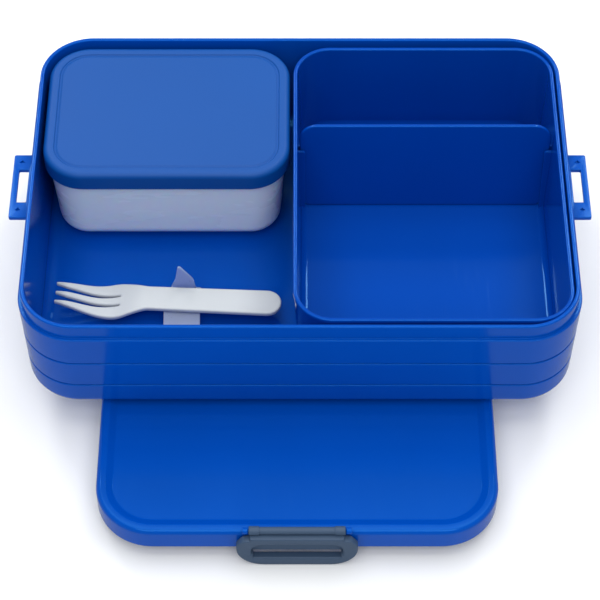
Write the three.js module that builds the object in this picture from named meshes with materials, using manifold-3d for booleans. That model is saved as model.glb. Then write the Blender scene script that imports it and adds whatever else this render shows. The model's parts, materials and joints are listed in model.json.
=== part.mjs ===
// Bento lunch box, opened: the outer box stands across its lid and holds a divided insert, a small lidded
// box and a fork. Millimetres, +Z up, origin under the middle of the whole group.
import * as THREE from 'three';
import { mergeVertices } from 'three/addons/utils/BufferGeometryUtils.js';
import Module from 'manifold-3d';

const wasm = await Module();
wasm.setup();

// ---- driving dimensions -------------------------------------------------------------------------

const gap = 0.3; // between pieces that rest on or pass each other
const cornerSteps = 7; // facets on each rounded corner

// Outer box. Insets are measured inwards from the outline of its banded wall.
const boxWidth = 237.6;
const boxDepth = 169.3;
const boxHeight = 54.4;
const boxCorner = 24.5;
const boxRimWall = 1.8;
const boxFloor = 2.4;
const boxOuterDraft = 1.2;
const boxInnerDraft = 2;
const boxFillet = 5;
const boxBackMargin = 4.9; // from the box's back to the lid's rear end, as it stands across the lid
const rimBandHeight = 7.4; // the inset band that the closed lid's skirt covers
const grooveDrops = [24.2, 40]; // below the rim
const grooveDepth = 0.7;
const grooveHeight = 1.1;

// Catch lugs on the box's short ends, which the lid's clips snap under.
const lugLength = 36;
const lugReach = 7.5;
const lugThickness = 2;
const lugSlotLength = 18.7;
const lugSlotStart = 0.5;
const lugOuterBar = 2.7;
const lugPitRadius = 1.2;
const lugPitDepth = 0.9;
const lugClearance = 0.4; // at each end, in a clip's opening

// Lid, which closes flush with the banded wall.
const lidHeight = 11.3;
const lidSkirtWall = 1.2;
const lidFit = 0.25;
const lidPlate = 1.6;
const lidPanelDrop = 1.5;
const lidRimWidth = 7.2;
const lidEdgeFillet = 2.2;
const lidShift = -1.2;
const sealThickness = 1.9;
const sealRoom = 2.2;
const sealGrooveWidth = 3.7;
const locatingRibWall = 1.4;
const locatingRibDrop = 4.4;

// Clips: each hangs from a barrel hinge on a short end of the lid.
const clipWidth = 50.6;
const clipThickness = 3.6;
const clipSideBar = 6.2;
const clipLowerBar = 5.5;
const clipCorner = 11.5;
const clipOpeningHeight = 10.2;
const clipWeb = 0.9; // closes the back of the opening above the lug
const clipSnap = 0.2;
const clipSkirtGap = 0.45;
const hingeOut = 0.3; // pivot beyond the skirt
const hingeRise = 1.9; // pivot above the lid
const barrelRadius = 1.6;
const knuckleRadius = 1.9;
const knuckleLength = 4.5;
const barrelLength = 40;
const pinRadius = 0.8;
const pinLength = 3;
const pinClearance = 0.3;
const bracketWidth = 2.4;
const bracketRadius = 1.35;
const clipNeckDrop = 1.2; // from the pivot to the top of the ring
const clipShoulderGap = 1.3; // below a bracket

// Divided insert on the right.
const insertWidth = 118;
const insertEndGap = 0.55;
const insertDepthGap = 2.75;
const insertRimDrop = 1.5;
const insertCorner = 17;
const insertWall = 1.4;
const insertLip = 0.5;
const insertDraft = 1.7;
const insertFillet = 3;
const insertFloor = 1.8;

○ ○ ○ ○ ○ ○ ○

> **Given instruction**
Quote the data above in full, changing nothing.

> **The answer**
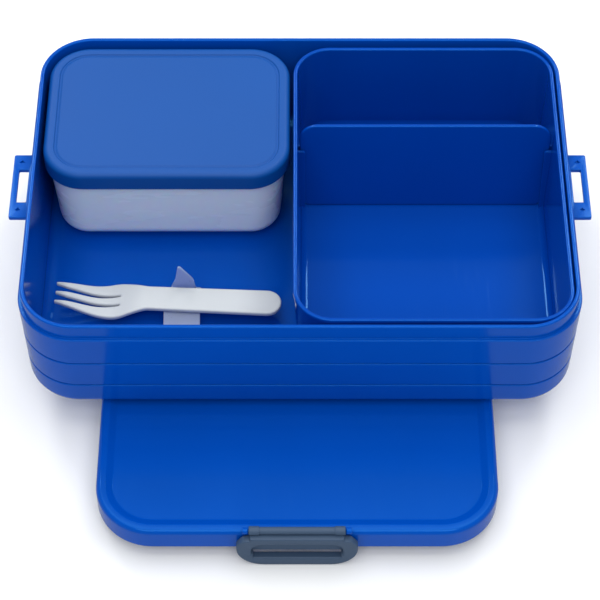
Write the three.js module that builds the object in this picture from named meshes with materials, using manifold-3d for booleans. That model is saved as model.glb. Then write the Blender scene script that imports it and adds whatever else this render shows. The model's parts, materials and joints are listed in model.json.
=== part.mjs ===
// Bento lunch box, opened: the outer box stands across its lid and holds a divided insert, a small lidded
// box and a fork. Millimetres, +Z up, origin under the middle of the whole group.
import * as THREE from 'three';
import { mergeVertices } from 'three/addons/utils/BufferGeometryUtils.js';
import Module from 'manifold-3d';

const wasm = await Module();
wasm.setup();

// ---- driving dimensions -------------------------------------------------------------------------

const gap = 0.3; // between pieces that rest on or pass each other
const cornerSteps = 7; // facets on each rounded corner

// Outer box. Insets are measured inwards from the outline of its banded wall.
const boxWidth = 237.6;
const boxDepth = 169.3;
const boxHeight = 54.4;
const boxCorner = 24.5;
const boxRimWall = 1.8;
const boxFloor = 2.4;
const boxOuterDraft = 1.2;
const boxInnerDraft = 2;
const boxFillet = 5;
const boxBackMargin = 4.9; // from the box's back to the lid's rear end, as it stands across the lid
const rimBandHeight = 7.4; // the inset band that the closed lid's skirt covers
const grooveDrops = [24.2, 40]; // below the rim
const grooveDepth = 0.7;
const grooveHeight = 1.1;

// Catch lugs on the box's short ends, which the lid's clips snap under.
const lugLength = 36;
const lugReach = 7.5;
const lugThickness = 2;
const lugSlotLength = 18.7;
const lugSlotStart = 0.5;
const lugOuterBar = 2.7;
const lugPitRadius = 1.2;
const lugPitDepth = 0.9;
const lugClearance = 0.4; // at each end, in a clip's opening

// Lid, which closes flush with the banded wall.
const lidHeight = 11.3;
const lidSkirtWall = 1.2;
const lidFit = 0.25;
const lidPlate = 1.6;
const lidPanelDrop = 1.5;
const lidRimWidth = 7.2;
const lidEdgeFillet = 2.2;
const lidShift = -1.2;
const sealThickness = 1.9;
const sealRoom = 2.2;
const sealGrooveWidth = 3.7;
const locatingRibWall = 1.4;
const locatingRibDrop = 4.4;

// Clips: each hangs from a barrel hinge on a short end of the lid.
const clipWidth = 50.6;
const clipThickness = 3.6;
const clipSideBar = 6.2;
const clipLowerBar = 5.5;
const clipCorner = 11.5;
const clipOpeningHeight = 10.2;
const clipWeb = 0.9; // closes the back of the opening above the lug
const clipSnap = 0.2;
const clipSkirtGap = 0.45;
const hingeOut = 0.3; // pivot beyond the skirt
const hingeRise = 1.9; // pivot above the lid
const barrelRadius = 1.6;
const knuckleRadius = 1.9;
const knuckleLength = 4.5;
const barrelLength = 40;
const pinRadius = 0.8;
const pinLength = 3;
const pinClearance = 0.3;
const bracketWidth = 2.4;
const bracketRadius = 1.35;
const clipNeckDrop = 1.2; // from the pivot to the top of the ring
const clipShoulderGap = 1.3; // below a bracket

// Divided insert on the right.
const insertWidth = 118;
const insertEndGap = 0.55;
const insertDepthGap = 2.75;
const insertRimDrop = 1.5;
const insertCorner = 17;
const insertWall = 1.4;
const insertLip = 0.5;
const insertDraft = 1.7;
const insertFillet = 3;
const insertFloor = 1.8;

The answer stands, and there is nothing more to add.